Practical Implications

When the Board issued Specialty Healthcare, employers fearing the proliferation of micro-units hoped that the Board majority meant it when it said that the decision was not intended to disturb rules developed by the Board regarding particular industries. This decision makes it clear that, regardless of the Board's intentions, Specialty Healthcare eviscerates or will soon eviscerate long-standing unit determination presumptions.
Unions will likely be encouraged by this decision to organize small bargaining units, getting footholds in large organizations. They will likely hope to leverage employers' concerns and fears about managing multitudes of collective bargaining relationships and CBAs with small bargaining units for:
  • Voluntary recognition of the union as the representative of other employees without election proceedings.

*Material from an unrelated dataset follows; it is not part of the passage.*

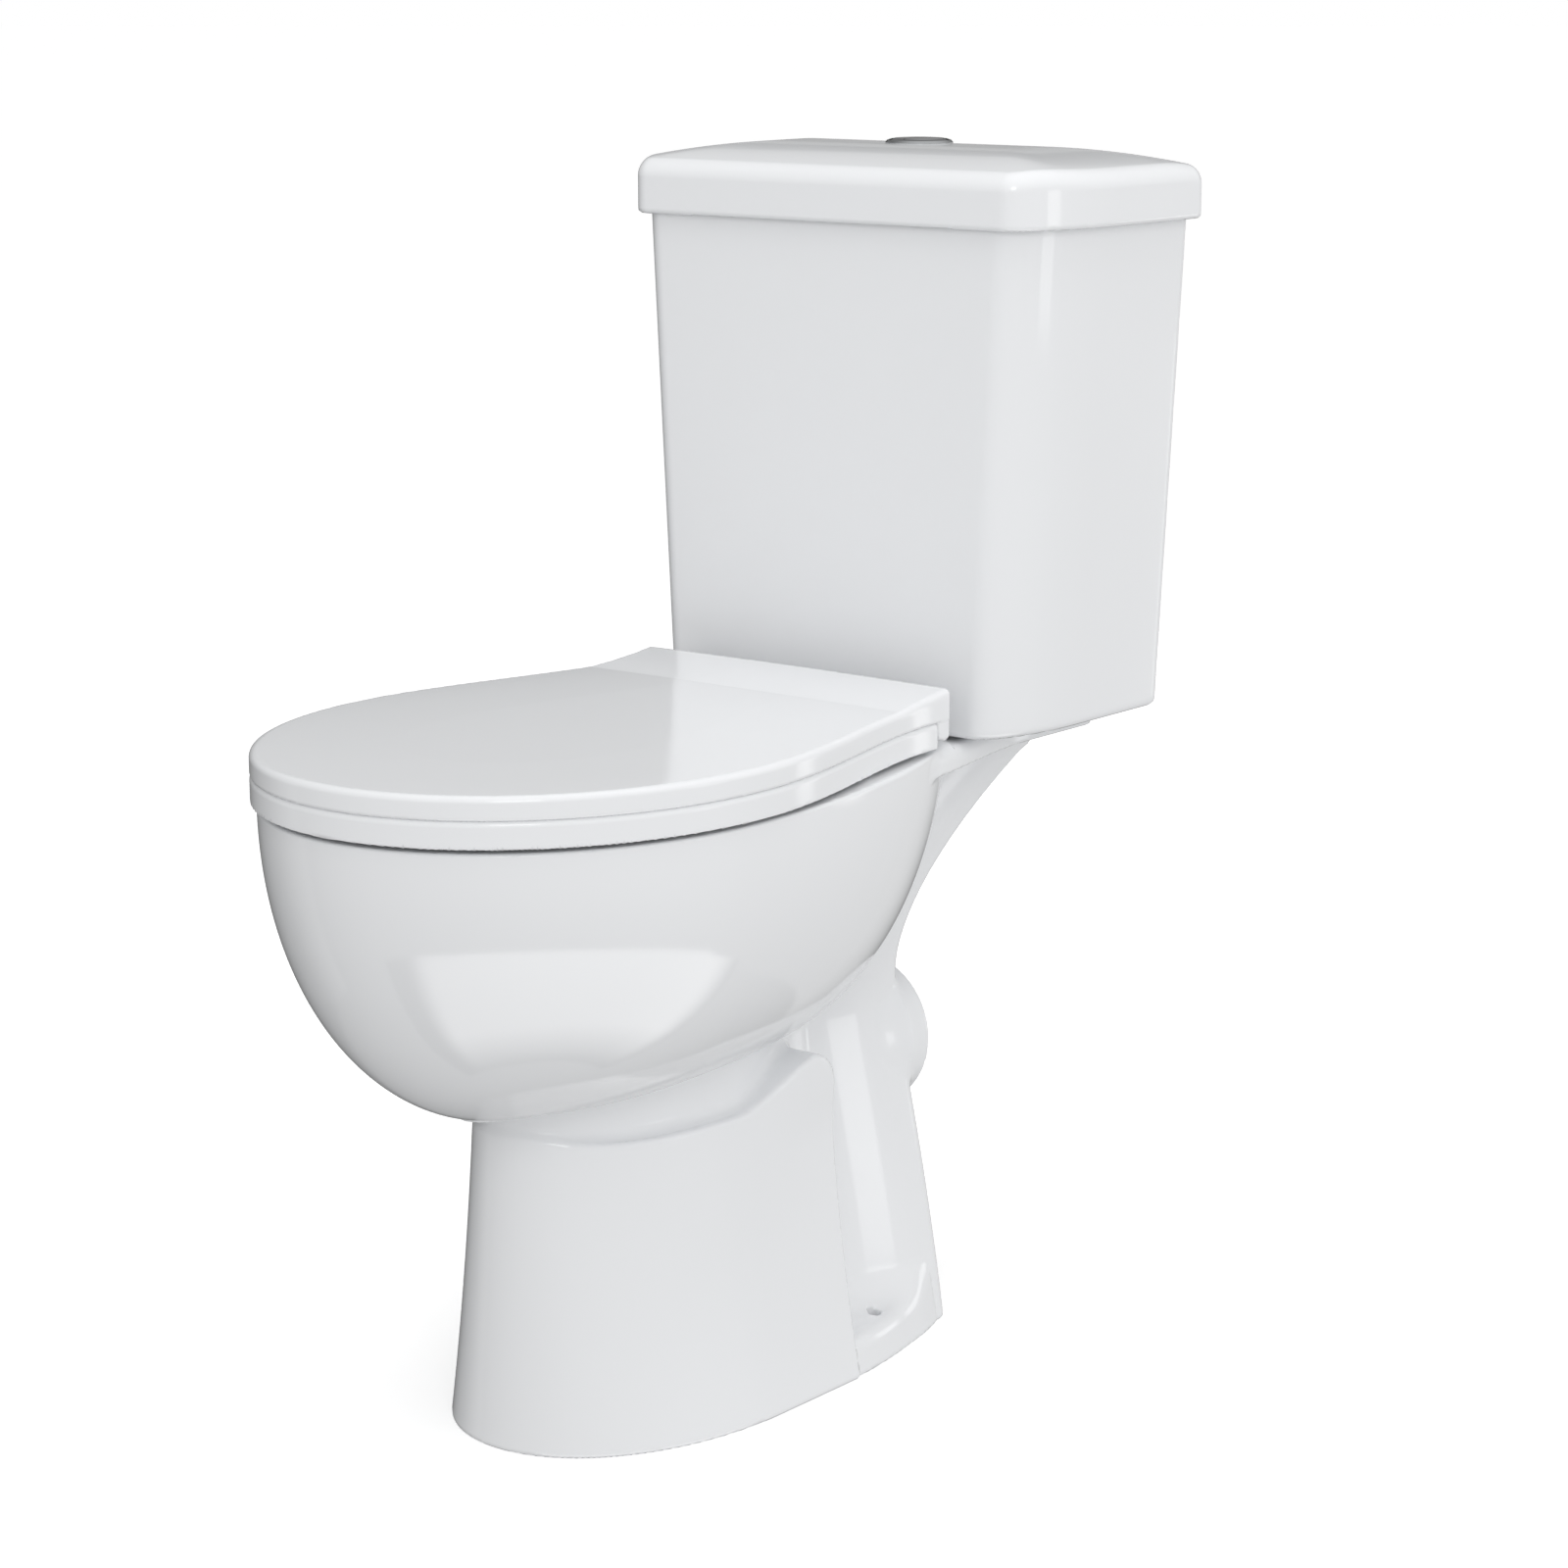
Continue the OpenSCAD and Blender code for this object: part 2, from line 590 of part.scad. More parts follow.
module flush_valve_base() {
    color("whitesmoke") translate([0, valve_y, 0]) difference() {
        union() {
            translate([0, 0, 396]) cylinder(r = 29, h = tank_floor_z - 396 + 3);
            translate([0, 0, tank_floor_z + 3]) cylinder(r = 38, h = 4);
            translate([0, 0, tank_floor_z + 7]) cylinder(r = 31, h = 10);
            for (a = [45 : 90 : 315]) rotate([0, 0, a])
                translate([32, -4, tank_floor_z + 6]) cube([5, 8, 36]);
        }
        translate([0, 0, 390]) cylinder(r = 25, h = 80);
    }
}

// Four-legged cage with a collar that guides the overflow tube
module flush_valve_tower() {
    z0 = tank_floor_z + 42;
    color("steelblue") translate([0, valve_y, z0]) difference() {
        union() {
            washer(38, 33, 8);
            translate([0, 0, 118]) washer(38, 16, 8);
            for (a = [45 : 90 : 315]) rotate([0, 0, a]) translate([33, -5, 0]) cube([5, 10, 120]);
        }
        translate([0, 0, -1]) cylinder(r = 16, h = 140);
    }
}

// Head of the flush valve, under the push rods
module flush_valve_cap() {
    z0 = tank_floor_z + 168;
    color("whitesmoke") translate([0, valve_y, z0]) difference() {
        union() {
            cylinder(r = 38, h = 5);
            translate([0, 0, 4]) cylinder(r = 24, h = 12);
        }
        translate([0, 0, -1]) cylinder(r = 16, h = 12);
    }
}

// Tube that lifts to flush
module overflow_tube() {
    color("whitesmoke") translate([0, valve_y, 0]) difference() {
        union() {
            translate([0, 0, tank_floor_z + 20]) cylinder(r = 13, h = 118);
            translate([0, 0, tank_floor_z + 20.5]) cylinder(r = 28, h = 4);
        }
        translate([0, 0, tank_floor_z + 10]) cylinder(r = 11, h = 140);
    }
}

module flush_seal() {
    color("dimgray") translate([0, valve_y, tank_floor_z + 17.3]) washer(30, 13.2, 3.1);
}

module flush_valve_washer() {
    color("dimgray") translate([0, valve_y, tank_floor_z]) washer(37, 29.2, 3);
}

module flush_valve_nut() {
    color("whitesmoke") translate([0, valve_y, 397]) difference() {
        cylinder(r = 37, h = 10);
        translate([0, 0, -1]) cylinder(r = 29.1, h = 12);
        for (a = [0 : 60 : 300]) rotate([0, 0, a]) translate([39, 0, -1]) cylinder(r = 5, h = 12);
    }
}

// ---------------------------------------------------------------- coupling

// Soft ring that seals the cistern to the pan
module coupling_gasket() {
    color("dimgray") translate([0, valve_y, 0]) rotate_extrude() polygon([
        [29.5, 392], [49.6, 392], [49.6, 405], [47, 407], [38, 407], [38, 396.6], [29.5, 396.6]]);
}

module coupling_plate() {
    color("silver") translate([0, valve_y, 407.2]) difference() {
        union() {
            cylinder(r = 44, h = 2.2);
            translate([-hinge_x, -12, 0]) cube([2 * hinge_x, 24, 2.2]);
            pair(hinge_x) cylinder(r = 12, h = 2.2);
        }
        translate([0, 0, -1]) cylinder(r = 29.4, h = 5);
        pair(hinge_x, 0, -1) cylinder(r = 3.3, h = 5);
    }
}

module coupling_bolts() {
    color("silver") pair(hinge_x, valve_y) {
        translate([0, 0, 409.5]) cylinder(r = 6.5, h = 4, $fn = 6);
        translate([0, 0, shelf_z - shelf_t + 1]) cylinder(r = 3, h = 18.5);
    }
}

module coupling_washers() {
    color("dimgray") pair(hinge_x, valve_y, shelf_z - 10) washer(11, 3.2, 2);
}

module coupling_nuts() {
    color("silver") pair(hinge_x, valve_y, shelf_z - 15) hex_nut(6.5, 3.05, 5);
}

// ---------------------------------------------------------------- fill valve

module at_fill_valve(z) {
    translate([fill_x, valve_y, z]) children();
}

module fill_valve_shank() {
    color("whitesmoke") difference() {
        union() {
            at_fill_valve(368) cylinder(r = 10.4, h = 28);
            at_fill_valve(396) cylinder(r = 10, h = 32);
            at_fill_valve(tank_floor_z + 3) cylinder(r = 14.5, h = 5);
            at_fill_valve(tank_floor_z + 7) cylinder(r = 9, h = 218);
        }
        at_fill_valve(360) cylinder(r = 7, h = 280);
    }
}

module fill_valve_head() {
    color("whitesmoke") union() {
        at_fill_valve(644.5) cylinder(r = 15, h = 26);
        at_fill_valve(670) cylinder(r = 19, h = 12);
        at_fill_valve(650) translate([10, -5, 0]) cube([22, 10, 10]);
        // fork that carries the arm
        at_fill_valve(660) translate([14, -8, 0]) cube([20, 4, 14]);
        at_fill_valve(660) translate([14, 4, 0]) cube([20, 4, 14]);
        at_fill_valve(667) translate([29, 0, 0]) rotate([90, 0, 0]) cylinder(r = 1.5, h = 16, center = true);
    }
}

// Cup that floats up round the shank
module fill_float() {
    color("lightskyblue") at_fill_valve(560) difference() {
        cylinder(r = 21.5, h = 62);
        translate([0, 0, -1]) cylinder(r = 10.5, h = 70);
        translate([0, 0, -1]) difference() {
            cylinder(r = 19.5, h = 55);
            cylinder(r = 12.5, h = 55);
        }
    }
}

module float_arm() {
    color("whitesmoke") at_fill_valve(667) translate([29, 0, 0]) difference() {
        union() {
            rotate([90, 0, 0]) cylinder(r = 4, h = 7, center = true);
            translate([-2, -2.5, -2.5]) cube([26, 5, 5]);
        }
        rotate([90, 0, 0]) cylinder(r = 1.55, h = 16, center = true);
    }
}

// Thin rod that joins the cup to the arm
module float_link() {
    color("whitesmoke") at_fill_valve(610) union() {
        translate([48, 0, 0]) cylinder(r = 1.5, h = 54);
        translate([21.6, -2, 2]) cube([26, 4, 3]);
    }
}

module fill_valve_washer() {
    color("dimgray") at_fill_valve(tank_floor_z) washer(14.5, 10.1, 3);
}

module fill_valve_nut() {
    color("whitesmoke") at_fill_valve(tank_z - 9) hex_nut(15, 10.05, 9);
}

// Bent tube from the fill valve's head over the overflow
module refill_tube() {
    color("whitesmoke") at_fill_valve(655) translate([0, -12, 0]) union() {
        translate([12.3, 0, 0]) rotate([0, 90, 0]) cylinder(r = 3, h = 79);
        translate([91.3, 0, 0]) sphere(r = 3);
        translate([91.3, 0, -56]) cylinder(r = 3, h = 56);
    }
}

pan();
seat_ring();
seat_cover();
ring_bumpers();
cover_bumpers();
hinge_posts();
hinge_pins();
hinge_bolts();
hinge_sleeves();
hinge_nuts();
cistern();
cistern_lid();
button_bezel();
button_housing();
housing_nut();
half_flush_button();
full_flush_button();
half_push_rod();
full_push_rod();
button_springs();
flush_valve_base();
flush_valve_tower();
flush_valve_cap();
overflow_tube();
flush_seal();
flush_valve_washer();
flush_valve_nut();
coupling_gasket();
coupling_plate();
coupling_bolts();
coupling_washers();
coupling_nuts();
fill_valve_shank();
fill_valve_head();
fill_float();
float_arm();
float_link();
fill_valve_washer();
fill_valve_nut();
refill_tube();
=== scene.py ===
"""Looks of a close coupled toilet: glazed pan, cistern and lid, moulded seat, chrome flush button.

The smooth pieces are modelled as distance fields in millimetres, in the CAD frame, and meshed by a
surface net whose points are then pulled onto the exact surface. Everything sits where the CAD says.
"""
import json
import math
import bpy
import numpy as np
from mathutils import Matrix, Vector


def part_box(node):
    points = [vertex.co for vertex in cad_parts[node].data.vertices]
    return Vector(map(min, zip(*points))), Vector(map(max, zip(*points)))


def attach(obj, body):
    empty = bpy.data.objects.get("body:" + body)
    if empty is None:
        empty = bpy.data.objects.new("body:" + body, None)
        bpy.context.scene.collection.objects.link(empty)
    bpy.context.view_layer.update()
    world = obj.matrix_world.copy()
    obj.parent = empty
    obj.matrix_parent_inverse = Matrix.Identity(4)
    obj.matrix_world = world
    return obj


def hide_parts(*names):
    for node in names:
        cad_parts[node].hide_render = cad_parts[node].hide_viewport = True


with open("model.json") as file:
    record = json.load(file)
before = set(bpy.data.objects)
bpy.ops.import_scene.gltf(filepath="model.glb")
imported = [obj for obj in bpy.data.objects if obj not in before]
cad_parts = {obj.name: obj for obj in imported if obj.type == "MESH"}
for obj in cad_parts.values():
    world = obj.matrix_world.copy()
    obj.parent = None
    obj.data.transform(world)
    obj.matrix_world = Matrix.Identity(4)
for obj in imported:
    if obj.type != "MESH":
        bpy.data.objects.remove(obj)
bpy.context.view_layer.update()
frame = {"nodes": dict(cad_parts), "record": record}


def box_mm(node):
    """Lowest and highest corner of a CAD node in millimetres."""
    low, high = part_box(node)
    return np.array(low) * 1000, np.array(high) * 1000


# ---------------------------------------------------------------- driving dimensions, mm

PAN_LOW, PAN_HIGH = box_mm("pan")
RING_LOW, RING_HIGH = box_mm("seat_ring")
COVER_LOW, COVER_HIGH = box_mm("seat_cover")
TANK_LOW, TANK_HIGH = box_mm("cistern")
LID_LOW, LID_HIGH = box_mm("cistern_lid")
BEZEL_LOW, BEZEL_HIGH = box_mm("button_bezel")
HINGE_LOW, HINGE_HIGH = box_mm("hinge_pins")

RIM_Z = PAN_HIGH[2]
SHELF_Z = 407.0
SHELF_T = 16.0
SHELF_REAR = PAN_HIGH[1]
STEP_Y = 128.0
BOWL_LOW_Z = 215.5
FRONT_Y = PAN_LOW[1]
BOWL_HALF = PAN_HIGH[0]
BASE_HALF = 105.0
FOOT_WIDE_Y = -34.5
FOOT_FRONT_Y = FOOT_WIDE_Y - 157
FOOT_REAR_Y = 181.0
SKIRT_REAR_Y = 46.0
NECK_FRONT_Y = -181.0
NECK_REAR_Y = 70.0
FOOT_EXPONENT = 2.1
SPIGOT_Z = 187.0
SPIGOT_R = 51.5
SPIGOT_END = 191.0
FLOOR_HOLE = (80.0, 91.0)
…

  • Concessions in bargaining to avoid whipsaw strikes.
Employers in the retail industry that want to avoid micro-units despite Specialty Healthcare may consider:
  • Cross-training employees to work in each of the store's departments.
  • Permitting sales employees to cross-sell in different departments.
  • Permitting and encouraging employees to:
    • assist in inventory and other tasks across departments;
    • interact with employees in other departments;
    • transfer between departments
  • Consolidating second-level management of employees from multiple departments.
  • Reducing the number of walls that physically separate employees from each other based on the classifications of products they tend to sell.
Employers in all industries should understand from this decision and other Specialty Healthcare progeny, that:
  • It will be difficult to challenge the appropriateness of a small bargaining unit that a union seeks to represent.
  • The current Board majority considers all of its bargaining-unit determination precedents mere preludes to the Specialty Healthcare standard.
Update: On June 2, 2016, in Macy's, Inc. v. NLRB, the US Court of Appeals for the Fifth Circuit granted the Board's cross-application for enforcement and denied Macy's petition for review, holding that the Board reasonably concluded the unit of cosmetics and fragrances employees at the Saugus store was appropriate because Macy's failed:
  • To establish that the unit is clearly not appropriate.
  • To demonstrate that the Board abused its discretion by articulating and applying the overwhelming community of interest test.